Indeed, one can use a limited set of evaluation points (or target points) and interpolation methods to generalize the fit to others points for speeding up the computation. In the more general context of locally weighted regression, Loader (1999) proposed an interpolation method based on an adaptive decision tree approach using local density of points. In non-parametric literature, this type of two stages strategy that consists to approximate a function on a limited set of points and to extrapolate it is fairly usual: the famous Super Smoother algorithm of Friedman (1984) is based on this idea. There are a wide variety of proposals for KDEs and regression kernels on how to choose a subset of points to obtain the best extrapolations with the least computational load possible. It could be based on the density of observations, the complexity of curves or by equidistributing them on the support of the function.

The release 1.0 of mgwrsar package proposes two improvements to speed up the computation of the GWR like models considered in the previous release of mgwrsar package, with or without spatial autocorrelation, through the joint use of Gaussian rough kernel and estimations based on target points subset. It proposes: - use of target points : a method that considers a two stage procedure with computation of local regression on a subset of target points with three ways of selecting the and extrapolation on the full sample in a second stage.
- use of gaussian rough kernel : a method in which only the distance to the \(NN\) first neighbors are computed, with \(NN\) sufficiently large to contain optimal bandwidth, but sufficiently small to reduce significantly the number of distance computation and the number on non null weights in local samples.

If we consider a sample of 4000 observations, the use of Gaussian rough kernel accelerates GWR computation by a factor of 2.5 without significant bias in the coefficients. Moreover, the use of suitable target points set accelerates GWR computation by a factor of 50 and surprisingly reduces the bias for final local coefficients by improving the choice of optimal bandwidth (see Geniaux 2022, in prep).

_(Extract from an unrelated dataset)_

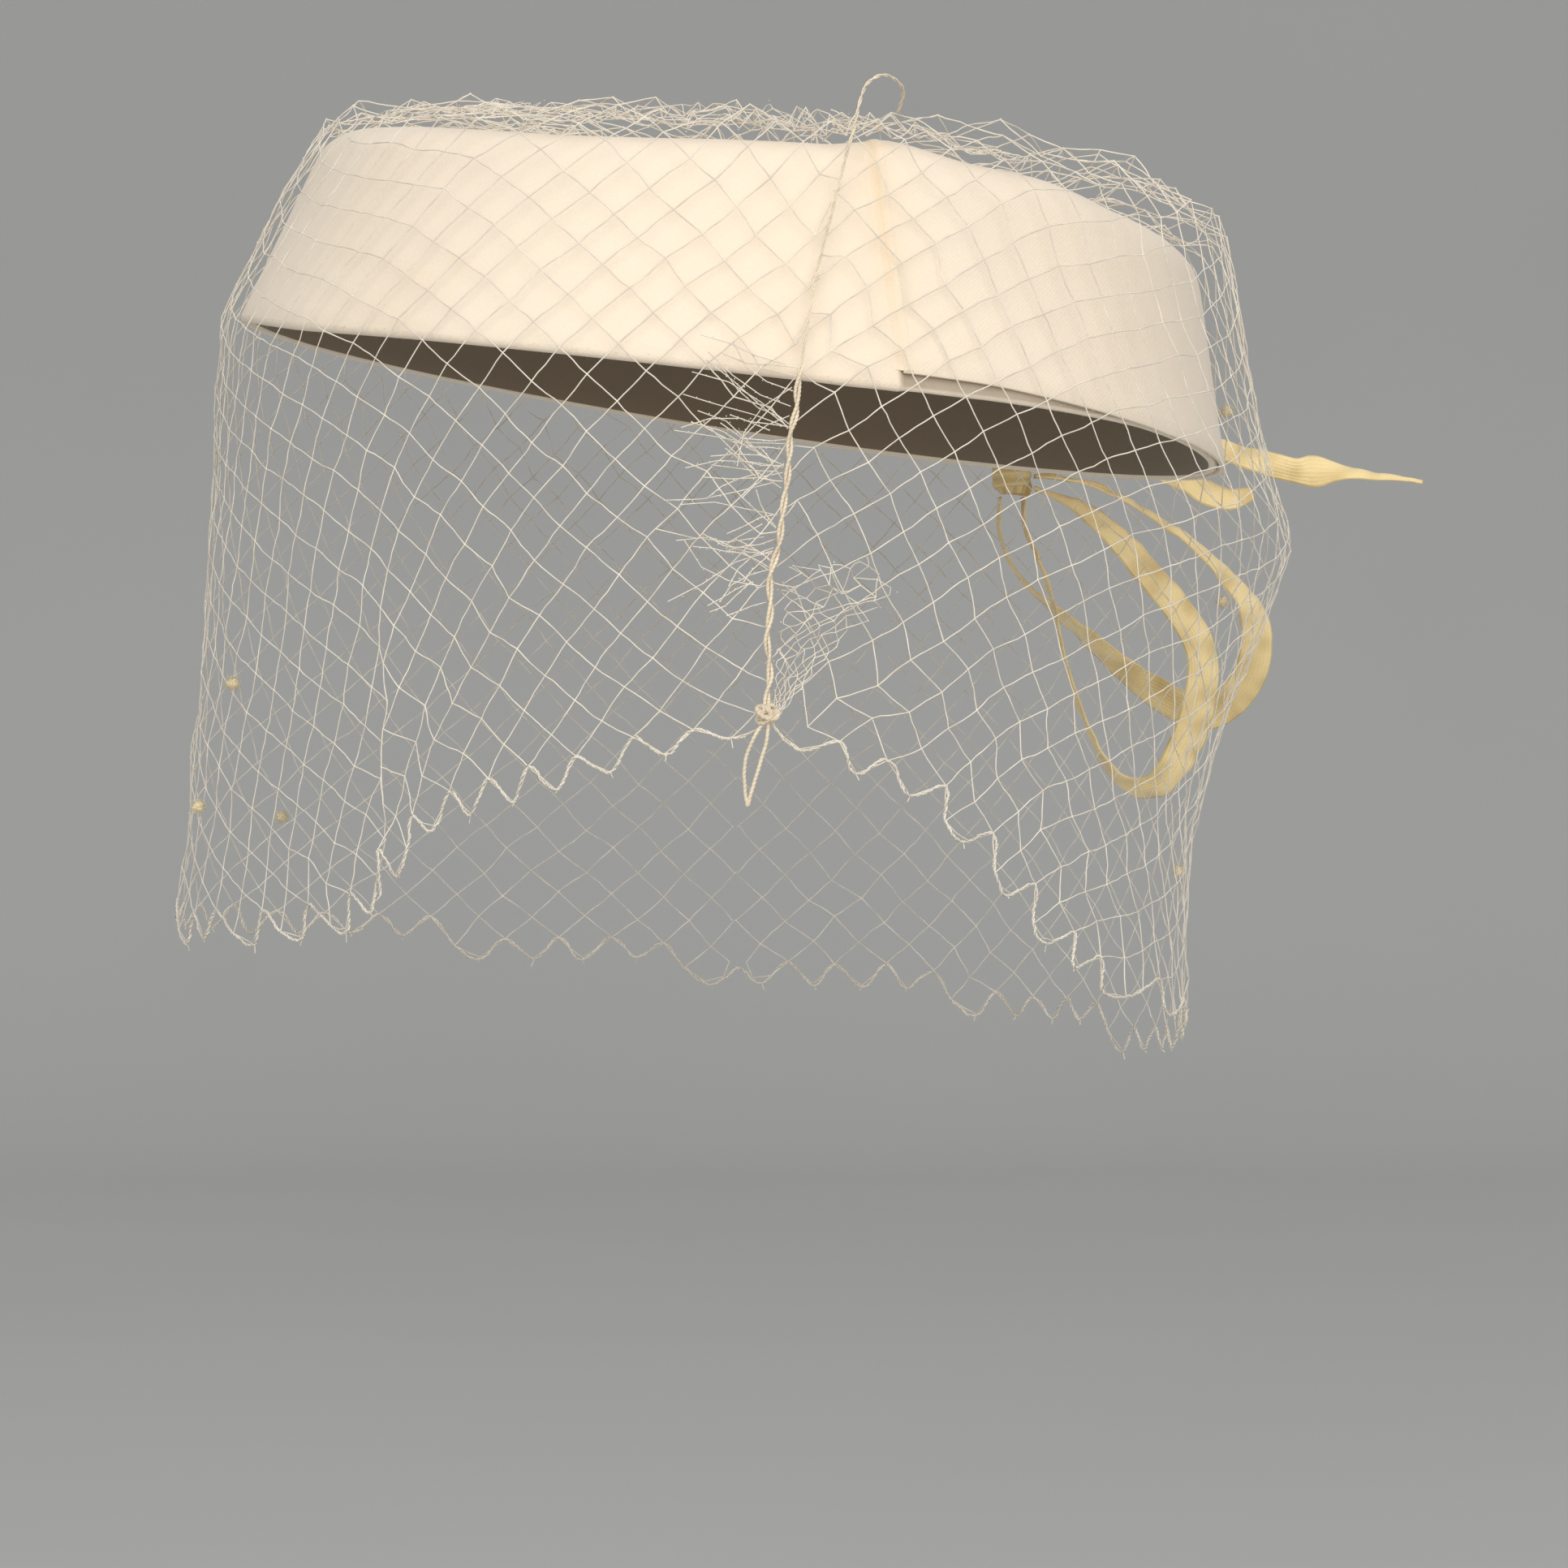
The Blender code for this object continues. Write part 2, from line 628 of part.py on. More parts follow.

This package proposes two ways of selecting target points, first by using a quadcell algorithm based on the local density of locations, second by considering spatial smooth of residuals of a first stage OLS model. The later method outperforms in general the equidistributed method based on the local density of locations, particularly when the size of target points is smaller than 25 % of the locations. This way of selecting target points is proposed as default method in this release.

library(mgwrsar)
#> Loading required package: Rcpp
#> Loading required package: sp
#> Loading required package: leaflet
#> Loading required package: Matrix
## loading data example
data(mydata)
coord=as.matrix(mydata[,c("x","y")])

The GWR model can be expressed as: \[\begin{equation} y_{i}=\sum_{j=1}^{J}\beta_{j}(u_{i},v_{i})x_{ij}+\epsilon_{i} \;\;\; i=1,2,..,n \label{modelGWR} \end{equation}\] where \(J\) is the number of exogenous regressors, \(x_{ij}\) is the regressor \(j\) for the observation \(i\) and may be an intercept.

The estimator for \(\beta_{j}(u_{i},v_{i})\) is : \[\begin{equation} \hat{\beta}(u_{i},v_{i})=(X'W_{i}X)^{-1} X'W_{i}Y \label{BetaGWR} \end{equation}\]

If we note \(W\) a spatial weight matrix based on a distance decay kernel or using k-nearest neighbors, then \(W_{i}\) is the diagonal spatial weight matrix \(n\times n\) specific to location \(i\), with a diagonal composed by the ith row of \(W\) and zero for all others elements. Usual kernels are the Gaussian and bisquare kernels, with a bandwidth defined in distance or in number or neighbours for adaptive kernels.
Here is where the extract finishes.